The Australian stock market is modestly lower on Monday after opening in the green, with a relatively flat close in the previous session, following the broadly positive cues from Wall Street on Friday. The benchmark S&P/ASX 200 index is falling below the 8,600.00 level, with weakness in financial and technology stocks partially offset by gains in mining and energy stocks.
Dozens of companies listed on the ASX were unable to release investor updates, including market-sensitive announcements, following the latest outage in a series of operational mishaps by the share market operator. The disruption impacted around 50 stocks.
ASX said it has implemented an initial remediation and has begun processing announcements received since late morning. However, earlier submissions remain affected.
The benchmark S&P/ASX 200 Index is losing 31.20 points or 0.36 percent to 8,582.90, after touching a high of 8,624.70 and a low of 8,581.60 earlier. The broader All Ordinaries Index is down 35.40 points or 0.40 percent to 8,883.30. Australian stocks closed relatively flat on Friday.

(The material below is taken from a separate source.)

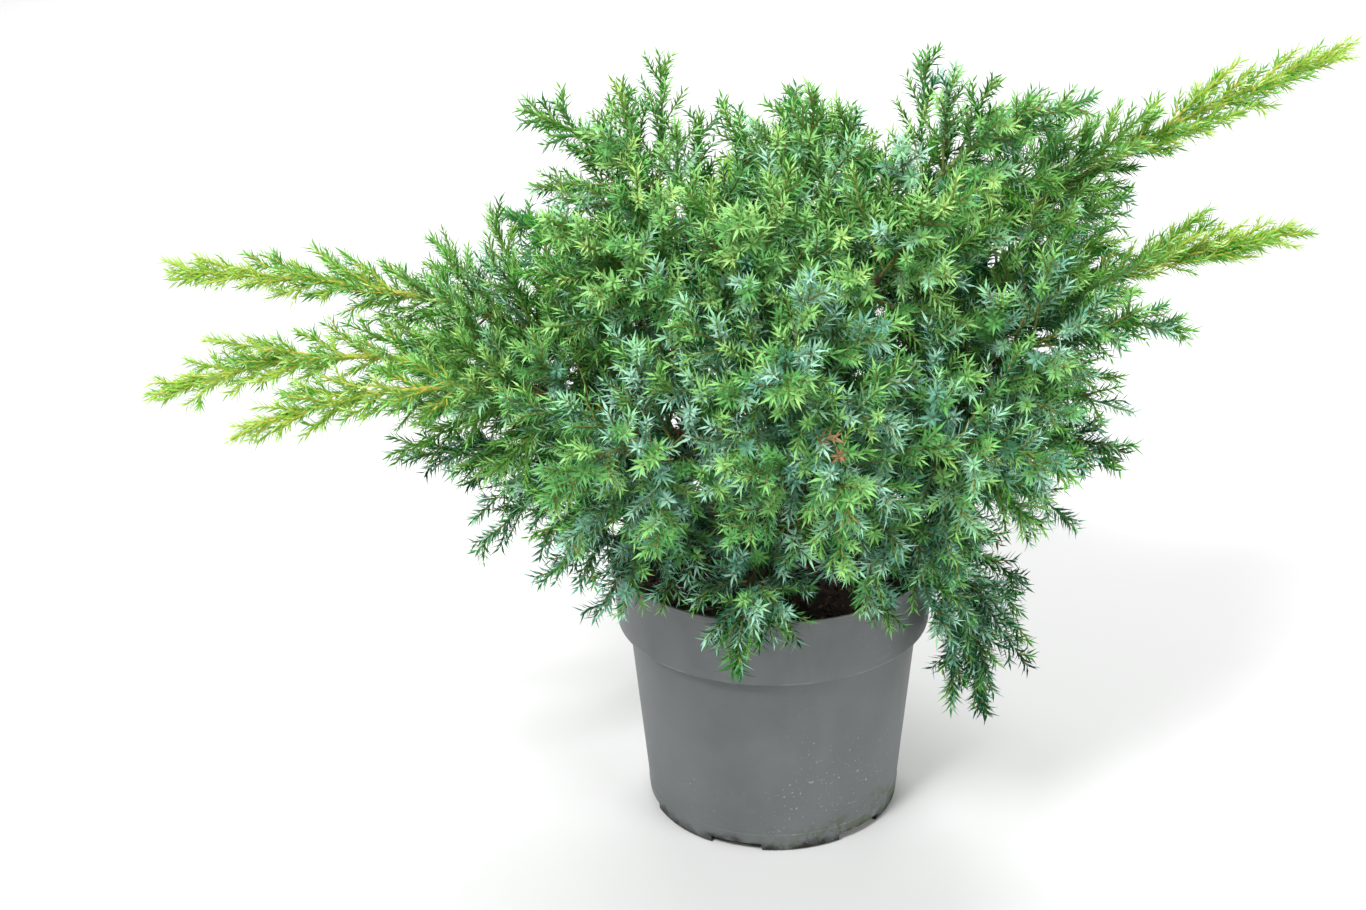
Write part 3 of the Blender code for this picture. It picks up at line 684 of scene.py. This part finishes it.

Among the major miners, BHP Group is gaining more than 1 percent, while Rio Tinto is adding almost 1 percent and Fortescue is edging up 0.4 percent. Mineral Resources is declining more than 4 percent.
Oil stocks are mostly higher. Beach energy and Santos are edging up 0.4 to 0.5 percent each, while Woodside Energy and Origin Energy are gaining more than 1 percent each.
Among tech stocks, Afterpay owner Block is edging down 0.1 percent and Appen is declining more than 3 percent, while Zip and WiseTech Global are losing almost 1 percent each. Xero is advancing more than 1 percent.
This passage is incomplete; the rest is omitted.